Sunday, February 19, 2017

a short session (Blue Mountains)

Headed outside with Rhonda. From the west lawn, helped her find Cassiopeia and Ursa Minor and Polaris.

Then more observing in the GBO.
Instrument: Celestron 14-inch SCT
Mount: Paramount ME
Method: Go To
9:48 PM. I was able to install the dew shield this time... Not as windy.

I asked Rhonda what she might be interested in as she consulted the Messier poster.

We tried for the Owl Nebula. It was obvious, overall, but we did not come away satisfied. The photo on the poster was misleading—the long exposure drew out the faint triangle of stars. They were not visible to us. The dark circles did not jump out for me. It was faint in the 55mm ocular.

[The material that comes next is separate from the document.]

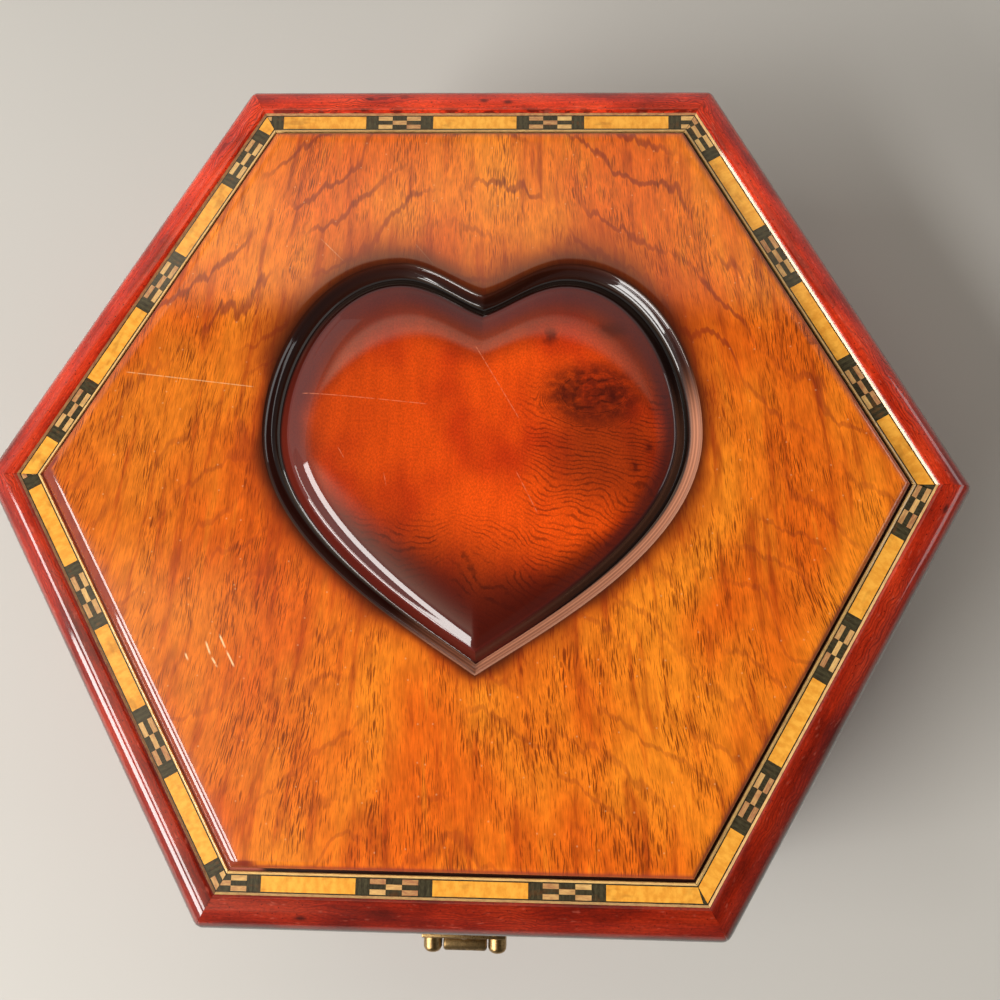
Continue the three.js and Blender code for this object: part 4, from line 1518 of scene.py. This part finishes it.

The sky to the east seemed very bright. Snow and ski hill lights? The Clear Sky Chart had predicted mediocre transparency and seeing.

Outside the observatory, Tony manually shot wide-field.

10:37 PM. We found Brianna's star, a gift from her squeeze, in Taurus. Roughly between gamma and lambda. My first impression was that it was part of a double, an equal pair. The documentation supported that. Her star was SAO 93765. SkyTools 3 Pro revealed it was a triple, actually: HD 25849. That made Bri's star the C component proper.

As thin clouds slid overhead, we chatted about planetary nebulae, the end of stars, some cosmology.

We looked at HR 2764, the Winter Albireo. Rhonda liked that. Beautiful colours.

We looked at Sirius.

I figured out why the dew heater strap would not reach the Tele Vue ocular: the OTA was further aft. Tony was surprised. I posited that after being remounted, it had not be placed in the original location.

Finished with "two in the view," Messiers 95 (M95) and 96 (M96).

Had hoped for a longer session with the Moon rising later but it was still cool, the skies were not great, and we were tired.